* **Problem statement**: Exactly the lines between the line containing "Write the FreeCAD" and the line containing "import FreeCAD, Part", together with those two lines, are to be output.

* **Data section**:
>> Start
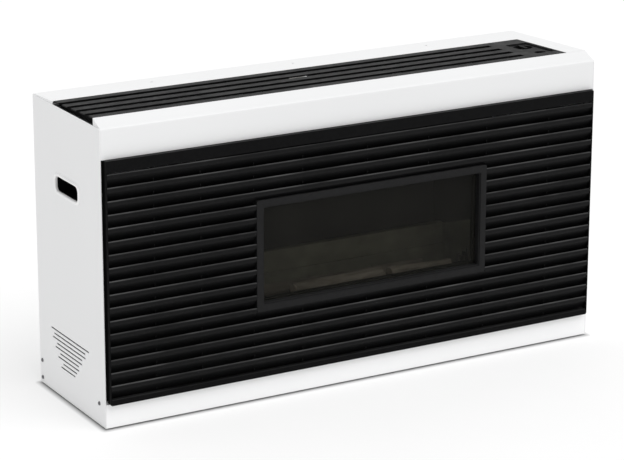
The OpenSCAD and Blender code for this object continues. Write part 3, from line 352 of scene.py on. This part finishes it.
>> End
>> Start
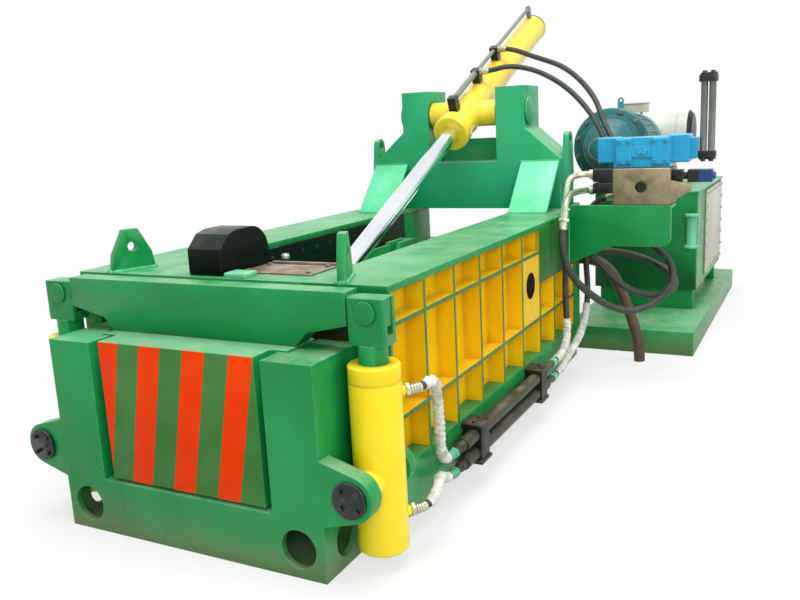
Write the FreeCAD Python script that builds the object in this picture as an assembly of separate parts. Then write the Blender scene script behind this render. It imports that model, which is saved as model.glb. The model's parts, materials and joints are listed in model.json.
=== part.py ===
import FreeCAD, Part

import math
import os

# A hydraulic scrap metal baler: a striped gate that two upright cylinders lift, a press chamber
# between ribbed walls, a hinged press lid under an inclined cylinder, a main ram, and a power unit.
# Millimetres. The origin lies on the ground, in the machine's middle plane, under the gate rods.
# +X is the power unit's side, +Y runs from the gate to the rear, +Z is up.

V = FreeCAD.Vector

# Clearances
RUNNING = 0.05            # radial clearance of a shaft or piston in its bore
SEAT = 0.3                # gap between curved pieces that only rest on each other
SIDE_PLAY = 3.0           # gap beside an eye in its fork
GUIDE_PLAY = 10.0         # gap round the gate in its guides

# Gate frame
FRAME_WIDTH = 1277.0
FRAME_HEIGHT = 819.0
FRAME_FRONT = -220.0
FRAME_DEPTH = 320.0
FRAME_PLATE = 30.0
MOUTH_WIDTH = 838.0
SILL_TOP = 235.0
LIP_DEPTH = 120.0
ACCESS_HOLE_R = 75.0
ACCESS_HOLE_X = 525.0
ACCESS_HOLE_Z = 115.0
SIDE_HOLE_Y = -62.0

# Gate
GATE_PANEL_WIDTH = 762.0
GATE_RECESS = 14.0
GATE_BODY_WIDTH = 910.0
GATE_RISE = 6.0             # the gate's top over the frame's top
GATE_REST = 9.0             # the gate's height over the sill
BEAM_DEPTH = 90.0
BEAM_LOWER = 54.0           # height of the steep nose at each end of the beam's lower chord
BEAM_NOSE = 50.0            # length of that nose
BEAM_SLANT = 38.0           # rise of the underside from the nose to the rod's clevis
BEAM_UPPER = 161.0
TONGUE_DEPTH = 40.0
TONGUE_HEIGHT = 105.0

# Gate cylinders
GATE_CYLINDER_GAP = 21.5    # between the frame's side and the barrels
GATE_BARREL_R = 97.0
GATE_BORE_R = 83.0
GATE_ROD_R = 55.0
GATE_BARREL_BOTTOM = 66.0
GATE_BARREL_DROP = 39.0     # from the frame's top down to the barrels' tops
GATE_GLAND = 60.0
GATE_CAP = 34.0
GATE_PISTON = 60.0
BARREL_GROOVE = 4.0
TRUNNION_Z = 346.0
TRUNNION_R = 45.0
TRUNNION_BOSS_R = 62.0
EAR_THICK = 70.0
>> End
>> Start
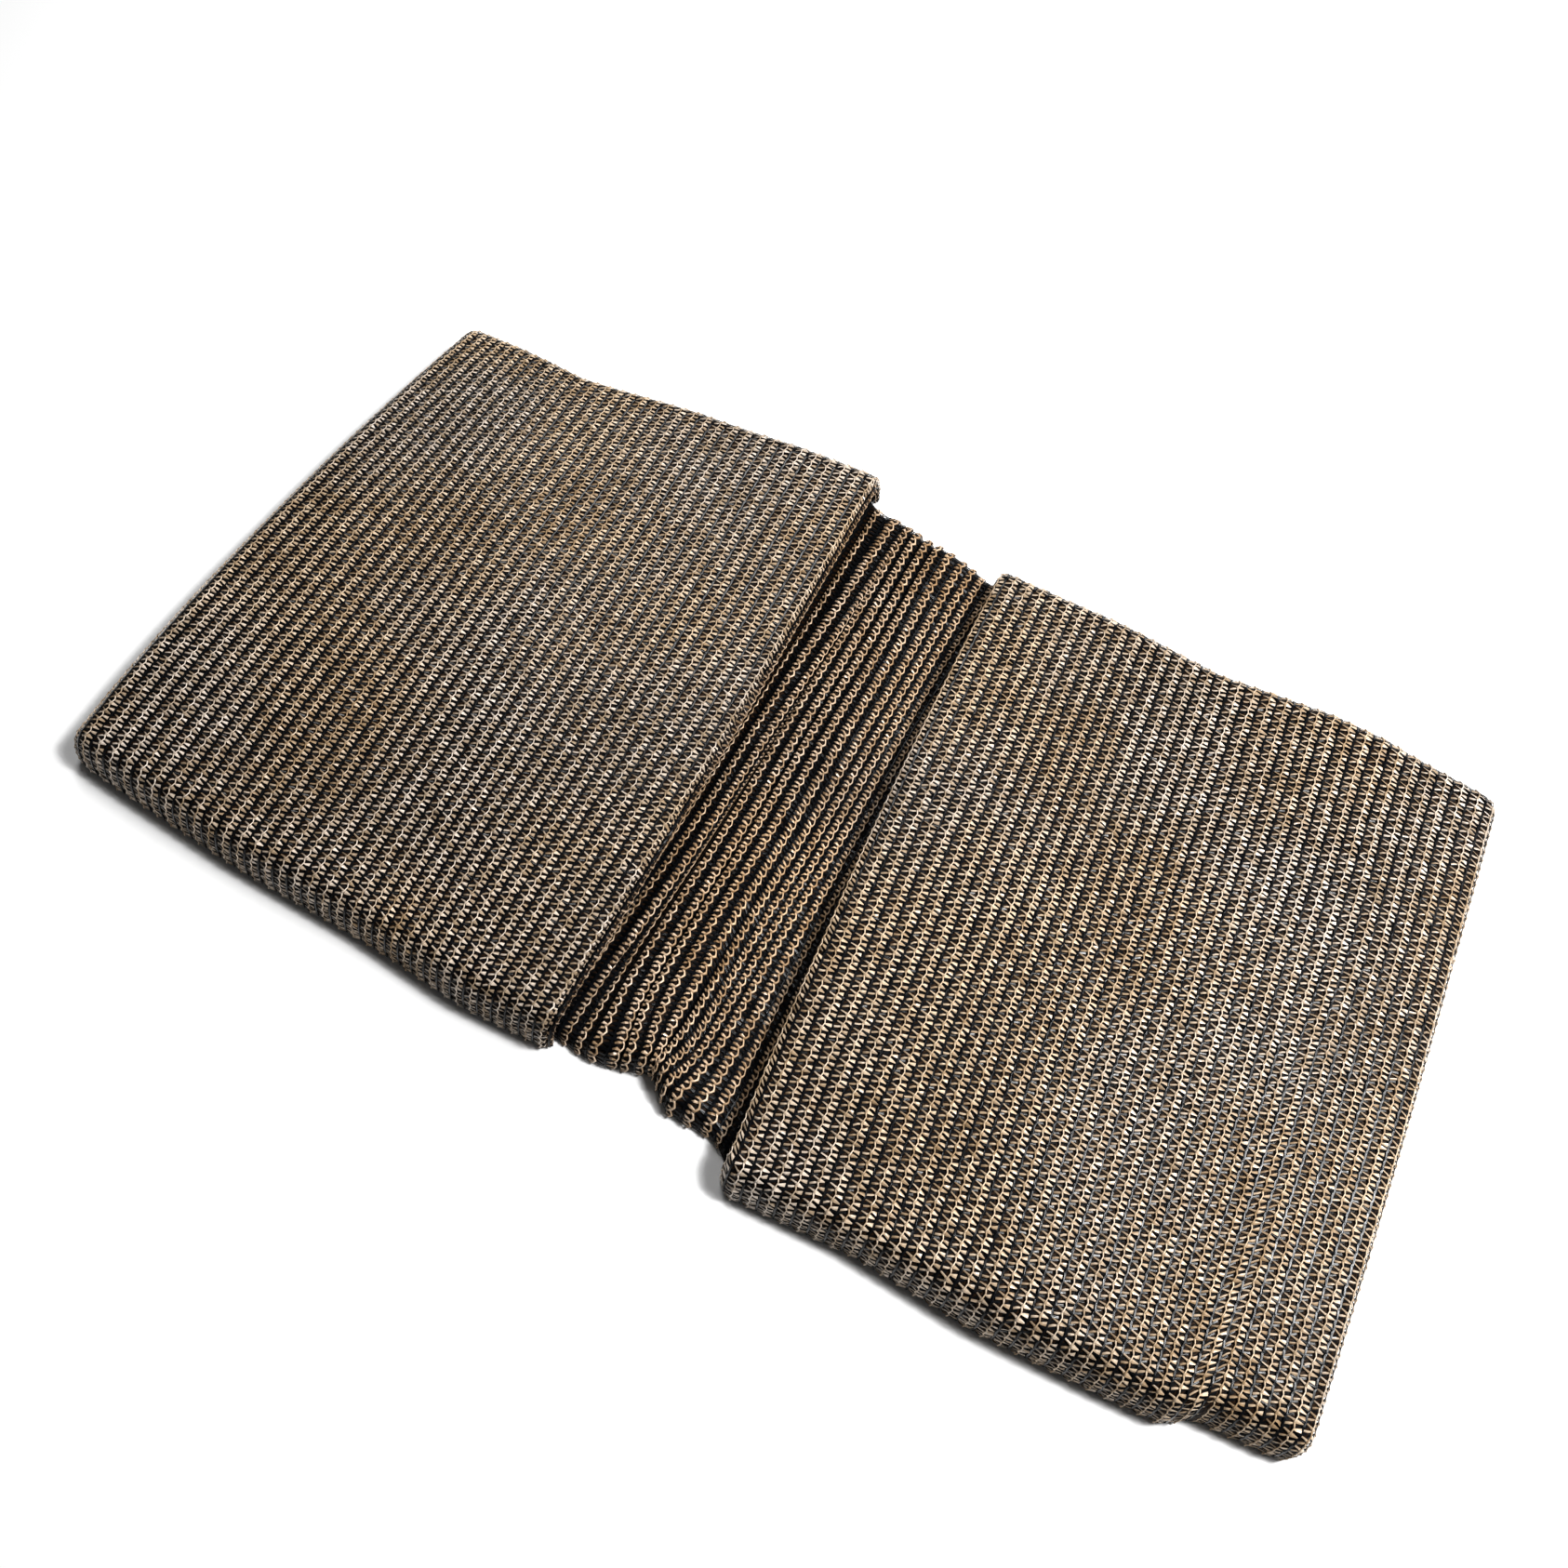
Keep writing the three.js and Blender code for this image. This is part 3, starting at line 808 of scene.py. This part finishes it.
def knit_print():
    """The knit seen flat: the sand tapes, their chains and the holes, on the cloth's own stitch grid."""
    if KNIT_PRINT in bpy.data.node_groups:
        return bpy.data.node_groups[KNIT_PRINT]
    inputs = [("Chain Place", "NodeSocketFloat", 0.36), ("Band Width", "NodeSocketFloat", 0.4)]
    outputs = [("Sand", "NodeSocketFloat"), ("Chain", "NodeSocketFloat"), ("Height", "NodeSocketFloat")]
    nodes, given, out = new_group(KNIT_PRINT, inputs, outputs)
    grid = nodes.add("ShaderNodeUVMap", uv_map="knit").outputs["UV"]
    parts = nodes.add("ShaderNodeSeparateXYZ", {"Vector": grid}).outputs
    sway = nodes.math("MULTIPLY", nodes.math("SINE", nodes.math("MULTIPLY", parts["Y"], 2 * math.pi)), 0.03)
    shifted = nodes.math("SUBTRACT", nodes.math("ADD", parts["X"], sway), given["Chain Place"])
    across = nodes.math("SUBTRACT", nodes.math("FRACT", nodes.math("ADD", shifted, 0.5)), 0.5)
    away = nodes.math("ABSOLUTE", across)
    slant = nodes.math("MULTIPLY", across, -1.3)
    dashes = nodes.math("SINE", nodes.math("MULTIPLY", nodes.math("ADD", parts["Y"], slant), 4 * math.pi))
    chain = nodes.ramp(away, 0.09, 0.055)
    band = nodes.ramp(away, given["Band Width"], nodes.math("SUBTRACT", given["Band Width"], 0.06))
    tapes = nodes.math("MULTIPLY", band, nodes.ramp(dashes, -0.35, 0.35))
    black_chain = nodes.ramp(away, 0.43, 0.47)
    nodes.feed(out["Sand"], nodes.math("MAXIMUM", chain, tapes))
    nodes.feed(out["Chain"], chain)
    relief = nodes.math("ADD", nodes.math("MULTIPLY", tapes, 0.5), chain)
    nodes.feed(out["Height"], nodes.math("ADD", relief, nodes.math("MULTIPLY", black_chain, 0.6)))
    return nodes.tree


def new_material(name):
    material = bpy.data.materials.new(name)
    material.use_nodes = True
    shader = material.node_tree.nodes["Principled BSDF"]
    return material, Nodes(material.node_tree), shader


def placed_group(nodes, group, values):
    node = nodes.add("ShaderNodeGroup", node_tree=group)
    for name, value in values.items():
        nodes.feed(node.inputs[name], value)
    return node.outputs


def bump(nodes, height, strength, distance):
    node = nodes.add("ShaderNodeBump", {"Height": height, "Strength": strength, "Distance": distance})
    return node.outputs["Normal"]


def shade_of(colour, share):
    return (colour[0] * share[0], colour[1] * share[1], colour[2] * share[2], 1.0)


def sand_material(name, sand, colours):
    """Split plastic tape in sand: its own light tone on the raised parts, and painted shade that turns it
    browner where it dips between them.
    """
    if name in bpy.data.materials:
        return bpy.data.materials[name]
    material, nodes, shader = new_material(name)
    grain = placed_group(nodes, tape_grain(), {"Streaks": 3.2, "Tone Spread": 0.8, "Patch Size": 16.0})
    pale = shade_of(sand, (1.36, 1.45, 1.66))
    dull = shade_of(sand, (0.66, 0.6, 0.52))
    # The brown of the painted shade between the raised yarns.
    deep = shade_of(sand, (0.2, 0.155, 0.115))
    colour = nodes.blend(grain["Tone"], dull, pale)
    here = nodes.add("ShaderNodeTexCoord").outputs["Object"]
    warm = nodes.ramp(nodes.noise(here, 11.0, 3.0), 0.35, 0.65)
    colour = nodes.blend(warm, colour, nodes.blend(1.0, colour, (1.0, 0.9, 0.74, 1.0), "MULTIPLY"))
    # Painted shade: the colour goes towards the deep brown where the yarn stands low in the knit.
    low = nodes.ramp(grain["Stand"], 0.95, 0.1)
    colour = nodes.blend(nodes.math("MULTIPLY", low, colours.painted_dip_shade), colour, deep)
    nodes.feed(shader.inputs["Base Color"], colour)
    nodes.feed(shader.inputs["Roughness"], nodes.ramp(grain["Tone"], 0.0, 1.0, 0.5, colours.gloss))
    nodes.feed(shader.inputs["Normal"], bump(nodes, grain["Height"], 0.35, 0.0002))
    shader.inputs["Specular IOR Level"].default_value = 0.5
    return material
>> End
* **Solution for this task**:
Write the FreeCAD Python script that builds the object in this picture as an assembly of separate parts. Then write the Blender scene script behind this render. It imports that model, which is saved as model.glb. The model's parts, materials and joints are listed in model.json.
=== part.py ===
import FreeCAD, Part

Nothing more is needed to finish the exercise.